= Henry Heron (MP) =

English landowner and politician

Henry Heron (1675–1730), of Cressy Hall, Lincolnshire, and St. James, Westminster, was an English landowner and politician who sat in the House of Commons from 1713 to 1727.

Heron was the eldest surviving son of Sir Henry Heron of Cressy Hall and his wife Dorothy Long, daughter of Sir James Long, 2nd Baronet of Draycot Cerne, Wiltshire. In 1695, he succeeded his father. He married Abigail Heveningham, daughter of Sir William Heveningham of Ketteringham, Norfolk on 12 February 1696. He was High Sheriff of Norfolk for the year 1708 to 1709.

Heron was elected as a Tory Member of Parliament (MP) for Boston at the 1713 general election.

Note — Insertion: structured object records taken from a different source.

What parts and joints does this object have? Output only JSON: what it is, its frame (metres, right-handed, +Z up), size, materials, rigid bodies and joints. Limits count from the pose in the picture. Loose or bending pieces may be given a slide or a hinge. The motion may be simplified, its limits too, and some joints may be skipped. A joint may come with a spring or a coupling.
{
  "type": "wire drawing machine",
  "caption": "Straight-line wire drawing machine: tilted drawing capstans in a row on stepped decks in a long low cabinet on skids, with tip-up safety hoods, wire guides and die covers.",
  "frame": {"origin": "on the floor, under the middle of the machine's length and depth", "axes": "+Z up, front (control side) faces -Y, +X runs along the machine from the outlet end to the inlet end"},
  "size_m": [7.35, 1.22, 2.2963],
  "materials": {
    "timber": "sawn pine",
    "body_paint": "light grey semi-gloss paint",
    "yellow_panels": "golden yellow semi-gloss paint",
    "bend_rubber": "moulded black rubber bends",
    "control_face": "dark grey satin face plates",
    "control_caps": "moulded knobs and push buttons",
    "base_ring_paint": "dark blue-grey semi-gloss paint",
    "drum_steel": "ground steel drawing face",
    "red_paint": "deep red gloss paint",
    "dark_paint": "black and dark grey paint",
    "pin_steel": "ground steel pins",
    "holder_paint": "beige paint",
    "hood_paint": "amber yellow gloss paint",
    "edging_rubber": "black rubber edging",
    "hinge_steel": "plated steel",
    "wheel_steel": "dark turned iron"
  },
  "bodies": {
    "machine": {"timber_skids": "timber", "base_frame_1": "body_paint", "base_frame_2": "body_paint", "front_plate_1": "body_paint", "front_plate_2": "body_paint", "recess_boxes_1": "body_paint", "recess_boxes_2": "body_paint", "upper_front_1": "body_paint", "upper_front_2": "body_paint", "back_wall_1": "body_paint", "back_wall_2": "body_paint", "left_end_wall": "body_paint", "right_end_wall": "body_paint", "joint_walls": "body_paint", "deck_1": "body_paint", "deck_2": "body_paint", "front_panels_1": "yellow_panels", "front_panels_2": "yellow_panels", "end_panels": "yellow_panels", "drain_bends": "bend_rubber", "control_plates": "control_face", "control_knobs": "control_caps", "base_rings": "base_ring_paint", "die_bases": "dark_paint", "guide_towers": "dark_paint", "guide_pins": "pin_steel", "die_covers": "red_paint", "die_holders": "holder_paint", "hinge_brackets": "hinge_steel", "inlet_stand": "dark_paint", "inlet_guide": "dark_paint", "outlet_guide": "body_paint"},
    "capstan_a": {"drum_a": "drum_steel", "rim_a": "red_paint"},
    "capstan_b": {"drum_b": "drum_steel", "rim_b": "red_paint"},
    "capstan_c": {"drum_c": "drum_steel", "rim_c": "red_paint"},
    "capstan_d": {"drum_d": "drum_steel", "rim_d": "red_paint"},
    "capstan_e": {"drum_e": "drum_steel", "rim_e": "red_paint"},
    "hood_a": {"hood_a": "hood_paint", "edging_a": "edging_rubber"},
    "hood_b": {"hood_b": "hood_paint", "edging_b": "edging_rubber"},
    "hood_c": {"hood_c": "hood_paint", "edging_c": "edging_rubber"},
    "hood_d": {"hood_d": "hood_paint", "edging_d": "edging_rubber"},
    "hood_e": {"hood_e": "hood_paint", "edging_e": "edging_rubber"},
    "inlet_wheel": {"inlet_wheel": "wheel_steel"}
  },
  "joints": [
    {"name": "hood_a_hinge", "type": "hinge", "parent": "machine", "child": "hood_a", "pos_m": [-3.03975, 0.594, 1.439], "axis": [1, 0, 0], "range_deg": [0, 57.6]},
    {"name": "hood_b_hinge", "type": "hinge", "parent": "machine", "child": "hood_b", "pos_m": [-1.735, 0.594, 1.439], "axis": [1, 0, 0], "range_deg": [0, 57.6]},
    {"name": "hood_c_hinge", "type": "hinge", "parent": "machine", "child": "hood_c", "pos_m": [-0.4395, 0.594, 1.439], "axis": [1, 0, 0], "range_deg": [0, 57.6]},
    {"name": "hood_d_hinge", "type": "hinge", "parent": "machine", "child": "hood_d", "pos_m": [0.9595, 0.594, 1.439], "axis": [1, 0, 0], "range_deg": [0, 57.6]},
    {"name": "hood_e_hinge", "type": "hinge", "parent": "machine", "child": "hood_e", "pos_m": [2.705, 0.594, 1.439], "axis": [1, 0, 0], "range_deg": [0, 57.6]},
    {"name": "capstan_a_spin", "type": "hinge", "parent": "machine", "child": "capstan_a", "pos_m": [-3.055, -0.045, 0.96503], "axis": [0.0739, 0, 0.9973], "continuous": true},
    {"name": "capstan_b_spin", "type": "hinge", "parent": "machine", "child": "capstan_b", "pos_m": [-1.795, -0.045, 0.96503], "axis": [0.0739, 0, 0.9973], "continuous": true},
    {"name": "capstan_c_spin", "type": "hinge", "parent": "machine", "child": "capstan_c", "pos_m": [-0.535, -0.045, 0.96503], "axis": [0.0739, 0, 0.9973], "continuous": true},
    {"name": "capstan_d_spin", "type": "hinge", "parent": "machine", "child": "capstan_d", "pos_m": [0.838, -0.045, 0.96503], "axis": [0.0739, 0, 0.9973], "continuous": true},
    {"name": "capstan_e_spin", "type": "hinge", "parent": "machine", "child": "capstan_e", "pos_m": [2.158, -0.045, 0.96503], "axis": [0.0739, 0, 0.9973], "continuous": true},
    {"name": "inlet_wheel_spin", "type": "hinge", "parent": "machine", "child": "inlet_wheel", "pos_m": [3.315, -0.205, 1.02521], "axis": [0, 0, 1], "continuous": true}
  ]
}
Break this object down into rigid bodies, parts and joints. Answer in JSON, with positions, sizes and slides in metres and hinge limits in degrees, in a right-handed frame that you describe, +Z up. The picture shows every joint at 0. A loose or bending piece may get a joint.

He was returned there unopposed at the 1715 general election. At the 1722 general election he was returned unopposed as MP for Lincolnshire. In 1723 he became Recorder of Boston. He did not stand at the 1727 general election.

Heron died on 10 September 1730, aged 55. He and his wife had two daughters and a son who died without issue.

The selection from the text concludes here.